RULE 409. PAYMENT OF MEDICAL AND SIMILAR EXPENSES
Evidence of furnishing, offering, or promising to pay medical, hospital, or similar expenses occasioned by an injury is not admissible to prove civil or criminal liability for the injury.
EXPLANATORY NOTE
The general underpinnings of this rule are the same as those dealt with in Rules 407 and 408. A salutary action, the furnishing of medical or similar expenses is not to be discouraged by attaching to it the liability that would ensue were the fact to be admitted into evidence.
Unlike Rule 408, which protects statements made during compromise even if unrelated to the offer, Rule 409 protects only the act of furnishing or offering or promising to pay medical expenses. Statements made apart from the actual offer are not covered by the rule. There is no need to protect all discussion because discussion is not a necessary part of furnishing medical expenses.

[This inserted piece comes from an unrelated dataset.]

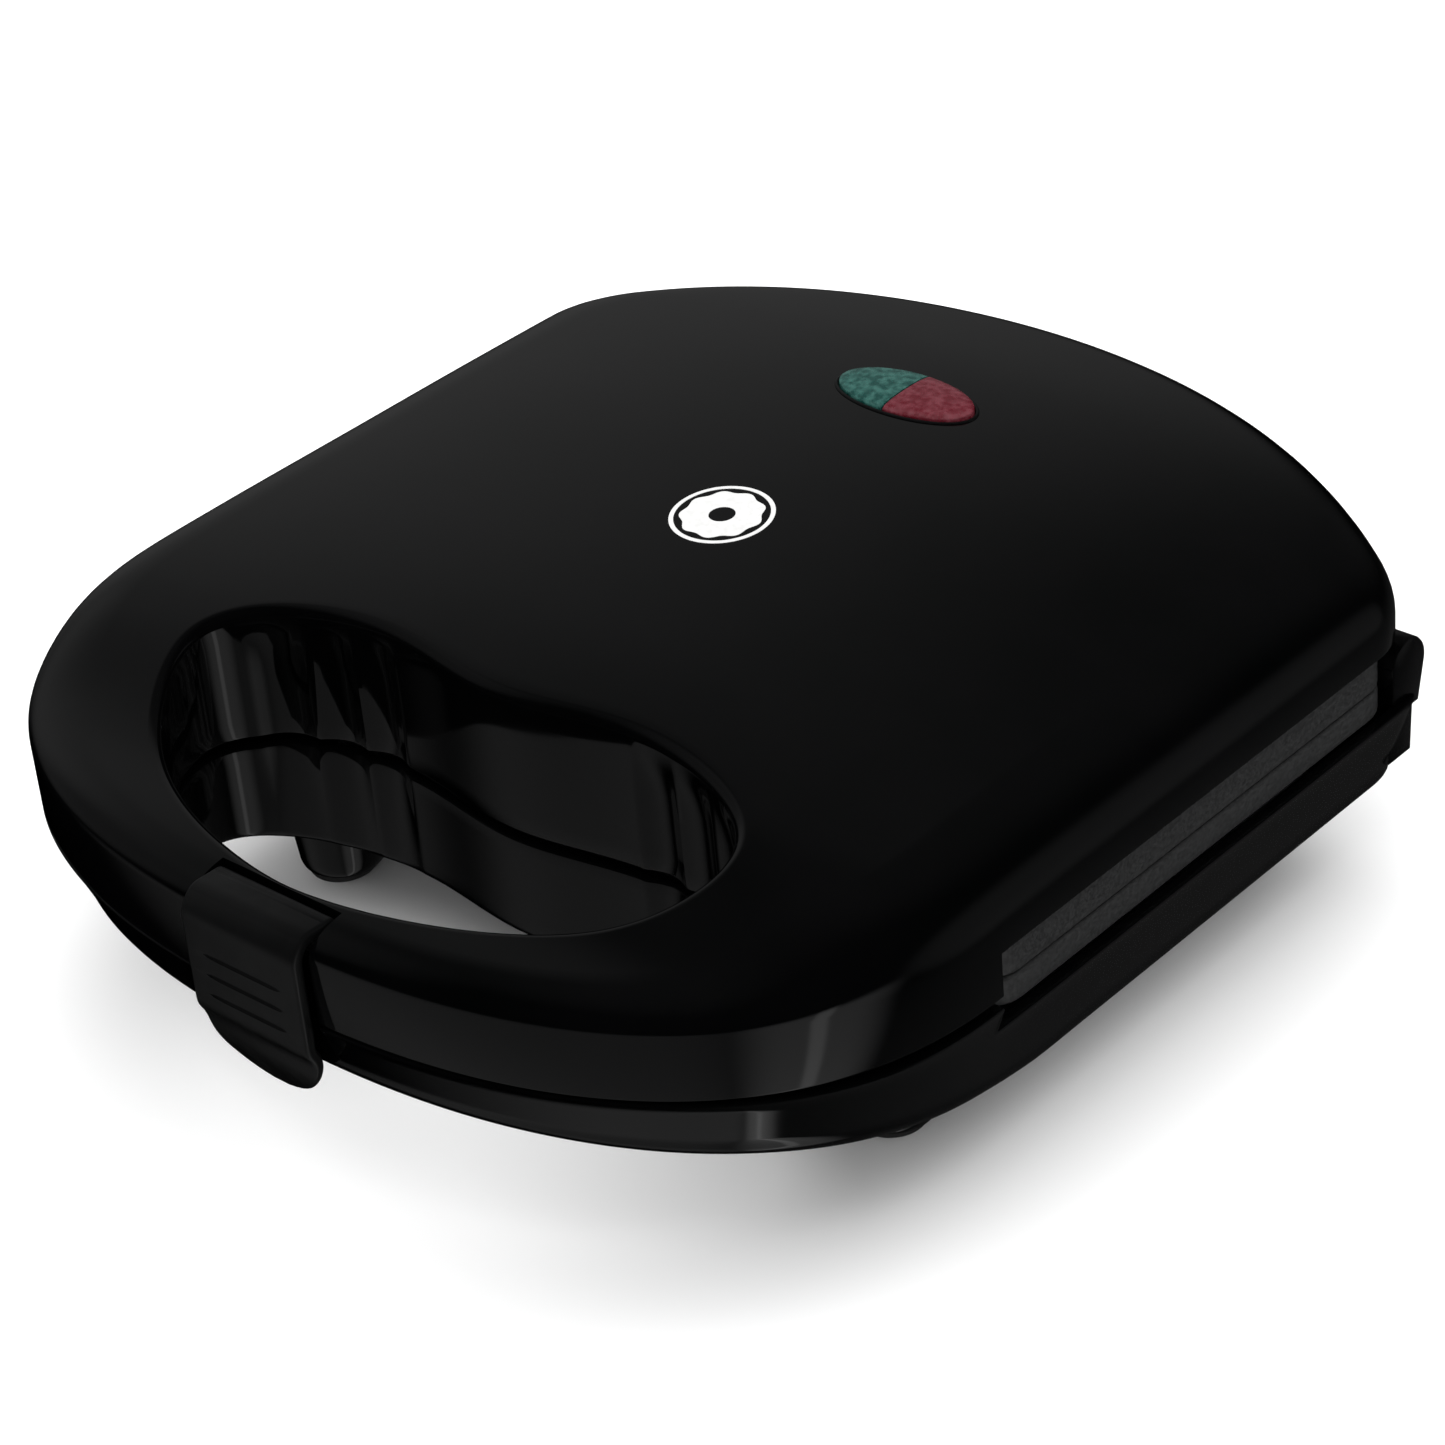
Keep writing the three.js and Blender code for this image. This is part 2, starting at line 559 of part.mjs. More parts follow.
function cordGland() {
  const y = BASE_REAR - 1;
  const { cord, hole, flange } = GLAND;
  const profile = [[cord, -5], [hole, -5], [hole, 1.3], [flange, 1.3], [flange, 2.4], [flange - 1, 3.1],
    [cord, 3.1], [cord, -5]];
  const geometry = new THREE.LatheGeometry(profile.map(([r, z]) => new THREE.Vector2(r, z)), 20);
  geometry.translate(GLAND.x, y, GLAND.z);
  return toSolid(geometry);
}

// ---------------------------------------------------------------- lid trim and lamps
function lensHalf(side) {
  const z = lidSurface(0, LENS.y);
  const profile = [];
  for (let i = 0; i <= 5; i += 1) {
    const a = (i / 5) * (Math.PI / 2);
    profile.push(new THREE.Vector2(Math.sin(a), LENS.dome * Math.cos(a)));
  }
  profile.push(new THREE.Vector2(1, -LENS.body), new THREE.Vector2(0, -LENS.body));
  const geometry = new THREE.LatheGeometry(profile.reverse(), 32);
  geometry.rotateX(Math.PI / 2);
  geometry.scale(LENS.half, LENS.depth, 1);
  geometry.translate(0, LENS.y, z);
  const keep = side > 0 ? box(GAP / 2, 40, 150, 220, 60, 100) : box(-40, -GAP / 2, 150, 220, 60, 100);
  return toSolid(geometry).intersect(keep);
}

const LAMP_Z = 71.2;
function lampHolder() {
  const tray = box(-15, 15, LENS.y - 6, LENS.y + 6, LAMP_Z - 0.6, LAMP_Z + 1);
  const divider = box(-0.6, 0.6, LENS.y - 6, LENS.y + 6, LAMP_Z, LAMP_Z + 6);
  return tray.add(divider);
}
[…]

It is likely that admissions will at times be so intertwined with an offer to furnish medical expenses that the two cannot be severed. Whenever this occurs, a choice must be made between admitting the evidence, totally, or excluding it. Balance must be made of the social policy behind this rule and the need for such evidence.
Note should be made of 32-39-01, NDCC, which prohibits the use, as evidence of liability, of a voluntary partial payment of a claim. The statute is somewhat broader than this rule as it is not limited to the payment of medical or similar expenses, but applies to payment of any part of a claim.
SOURCES: Minutes of Joint Procedure Committee: April 8, 1976, pages 24, 25; October 1, 1975, page 4. Rule 409, Federal Rules of Evidence; Rule 409, SBAND proposal.
STATUTES AFFECTED:
CONSIDERED: 32-39-01, 32-39-02, 32-39-03, NDCC.